_GIVEN EXERCISE_
Your task is to print all of the material verbatim.
Begin
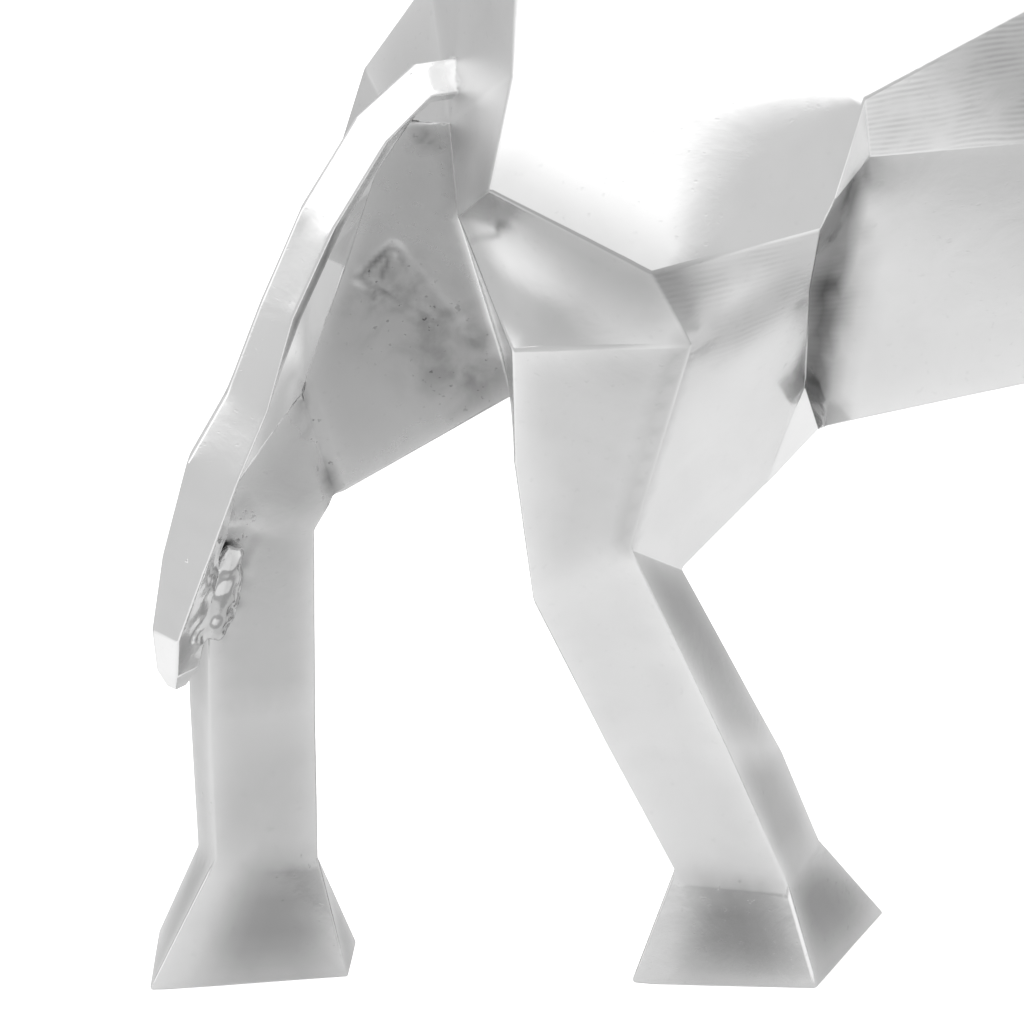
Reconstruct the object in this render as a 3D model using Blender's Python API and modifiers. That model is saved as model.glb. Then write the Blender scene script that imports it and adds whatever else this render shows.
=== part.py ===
"""Walking bull figure, one aluminium casting with the tail, horns and ears cast on.

Sizes are hundredths of the figure's height.
The head points to +X, the left side is +Y, the hoofs stand on z = 0.
"""
import math

import bmesh
import bpy
from mathutils import Vector

FIGURE_HEIGHT = 0.230
SHARE = FIGURE_HEIGHT / 100
EDGE_ROUND = 0.38
EDGE_STEPS = 2
SHARP_ANGLE = 14
HOOF_STRIP = 0.22

RIGHT = -1
LEFT = 1

# Trunk stations from loin to muzzle, each line given as (forward, outward, up)
LINES = ("spine", "ridge", "upper", "middle", "lower", "keel")
TRUNK = {
    "loin": (
        (23, 0, 85.5), (23, 9.5, 83.3), (22, 17, 71.3),
        (23.4, 14.5, 65.9), (22.3, 9.6, 43.4), (22.5, 0, 41.5),
    ),
    "waist": (
        (38, 0, 85), (38, 9.3, 82.8), (36, 16, 76.8),
        (38, 14.6, 65.4), (38, 11.6, 45.7), (38, 0, 43),
    ),
    "ribs": (
        (50, 0, 88), (50, 8.6, 86), (50, 15.6, 80),
        (50, 14.6, 65.6), (50, 12, 46.6), (50, 0, 43),
    ),
    "withers": (
        (61, 0, 96), (61, 7.4, 93.6), (62, 15.2, 83),
        (62, 14.8, 66), (63, 11.8, 46.4), (63, 0, 42.5),
    ),
    "blade": (
        (67, 0, 98.8), (68, 7.2, 96.2), (69, 17.4, 83.6),
        (69, 18.2, 68), None, None,
    ),
    "hump": (
        (77, 0, 100), (78, 7, 97.2), (79, 16.8, 84.4),
        (80, 18.4, 68), None, (78, 0, 42.6),
    ),
    "chest": (
        (89, 0, 97.6), (90, 7, 94.6), (91.5, 14, 82.6),
        (92.5, 14.4, 68), (92, 8.6, 50), (92, 0, 45),
    ),
    "neck": (
        (98.5, 0, 94.2), (99.5, 7, 91.6), (101.5, 11.8, 81.5),
        (102, 10.8, 70), (100.5, 6, 57), (99.5, 0, 53),
    ),
    "poll": (
        (106, 0, 90.6), (106.8, 7.2, 88.8), (107.4, 10.2, 80.5),
        (107, 9.2, 71), (105.8, 5.4, 61.6), (105.2, 0, 59),
    ),
    "brow": (
        (113.5, 0, 85.6), (113.6, 7.6, 83.6), (112.8, 9.4, 76.6),
        (111.6, 8, 68.4), (110.4, 5, 61), (110, 0, 59.2),
    ),
    "nose": (
        (120.6, 0, 75.2), (120.2, 5.2, 74), (118.8, 6.8, 69),
        (117, 6.2, 63.2), (115.4, 4.6, 58), (115, 0, 57),
    ),
    "nostril": (
        (126.8, 0, 66), (126.4, 5.2, 65), (125, 6.6, 61.2),
        (122.8, 6, 57.4), (120.8, 4.7, 54), (120.4, 0, 53.2),
    ),
    "muzzle": (
        (129.4, 0, 62), (129, 4, 61.4), (128, 4.9, 58.4),
        (126.2, 4.6, 55.4), (124.4, 3.4, 52.8), (124, 0, 52.2),
    ),
}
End
_ANSWER TO THE PROBLEM_
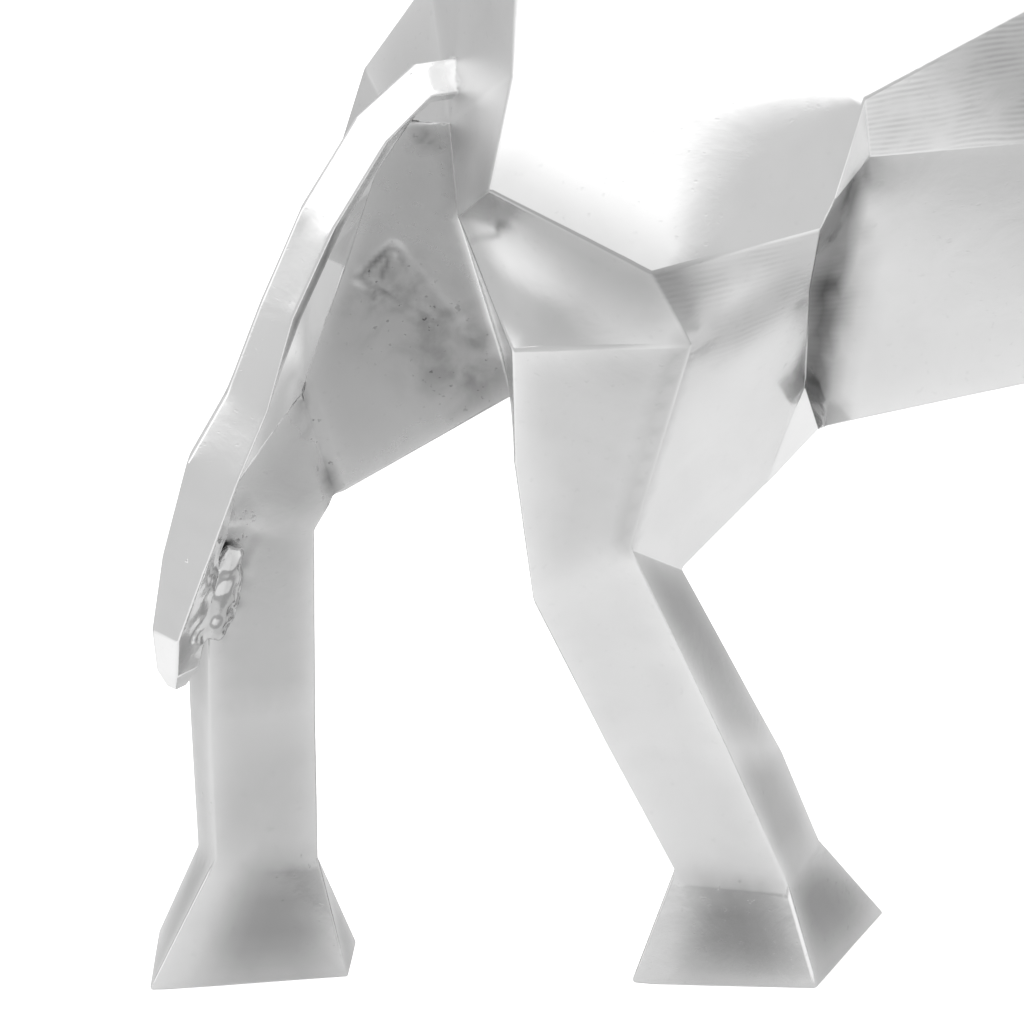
Reconstruct the object in this render as a 3D model using Blender's Python API and modifiers. That model is saved as model.glb. Then write the Blender scene script that imports it and adds whatever else this render shows.
=== part.py ===
"""Walking bull figure, one aluminium casting with the tail, horns and ears cast on.

Sizes are hundredths of the figure's height.
The head points to +X, the left side is +Y, the hoofs stand on z = 0.
"""
import math

import bmesh
import bpy
from mathutils import Vector

FIGURE_HEIGHT = 0.230
SHARE = FIGURE_HEIGHT / 100
EDGE_ROUND = 0.38
EDGE_STEPS = 2
SHARP_ANGLE = 14
HOOF_STRIP = 0.22

RIGHT = -1
LEFT = 1

# Trunk stations from loin to muzzle, each line given as (forward, outward, up)
LINES = ("spine", "ridge", "upper", "middle", "lower", "keel")
TRUNK = {
    "loin": (
        (23, 0, 85.5), (23, 9.5, 83.3), (22, 17, 71.3),
        (23.4, 14.5, 65.9), (22.3, 9.6, 43.4), (22.5, 0, 41.5),
    ),
    "waist": (
        (38, 0, 85), (38, 9.3, 82.8), (36, 16, 76.8),
        (38, 14.6, 65.4), (38, 11.6, 45.7), (38, 0, 43),
    ),
    "ribs": (
        (50, 0, 88), (50, 8.6, 86), (50, 15.6, 80),
        (50, 14.6, 65.6), (50, 12, 46.6), (50, 0, 43),
    ),
    "withers": (
        (61, 0, 96), (61, 7.4, 93.6), (62, 15.2, 83),
        (62, 14.8, 66), (63, 11.8, 46.4), (63, 0, 42.5),
    ),
    "blade": (
        (67, 0, 98.8), (68, 7.2, 96.2), (69, 17.4, 83.6),
        (69, 18.2, 68), None, None,
    ),
    "hump": (
        (77, 0, 100), (78, 7, 97.2), (79, 16.8, 84.4),
        (80, 18.4, 68), None, (78, 0, 42.6),
    ),
    "chest": (
        (89, 0, 97.6), (90, 7, 94.6), (91.5, 14, 82.6),
        (92.5, 14.4, 68), (92, 8.6, 50), (92, 0, 45),
    ),
    "neck": (
        (98.5, 0, 94.2), (99.5, 7, 91.6), (101.5, 11.8, 81.5),
        (102, 10.8, 70), (100.5, 6, 57), (99.5, 0, 53),
    ),
    "poll": (
        (106, 0, 90.6), (106.8, 7.2, 88.8), (107.4, 10.2, 80.5),
        (107, 9.2, 71), (105.8, 5.4, 61.6), (105.2, 0, 59),
    ),
    "brow": (
        (113.5, 0, 85.6), (113.6, 7.6, 83.6), (112.8, 9.4, 76.6),
        (111.6, 8, 68.4), (110.4, 5, 61), (110, 0, 59.2),
    ),
    "nose": (
        (120.6, 0, 75.2), (120.2, 5.2, 74), (118.8, 6.8, 69),
        (117, 6.2, 63.2), (115.4, 4.6, 58), (115, 0, 57),
    ),
    "nostril": (
        (126.8, 0, 66), (126.4, 5.2, 65), (125, 6.6, 61.2),
        (122.8, 6, 57.4), (120.8, 4.7, 54), (120.4, 0, 53.2),
    ),
    "muzzle": (
        (129.4, 0, 62), (129, 4, 61.4), (128, 4.9, 58.4),
        (126.2, 4.6, 55.4), (124.4, 3.4, 52.8), (124, 0, 52.2),
    ),
}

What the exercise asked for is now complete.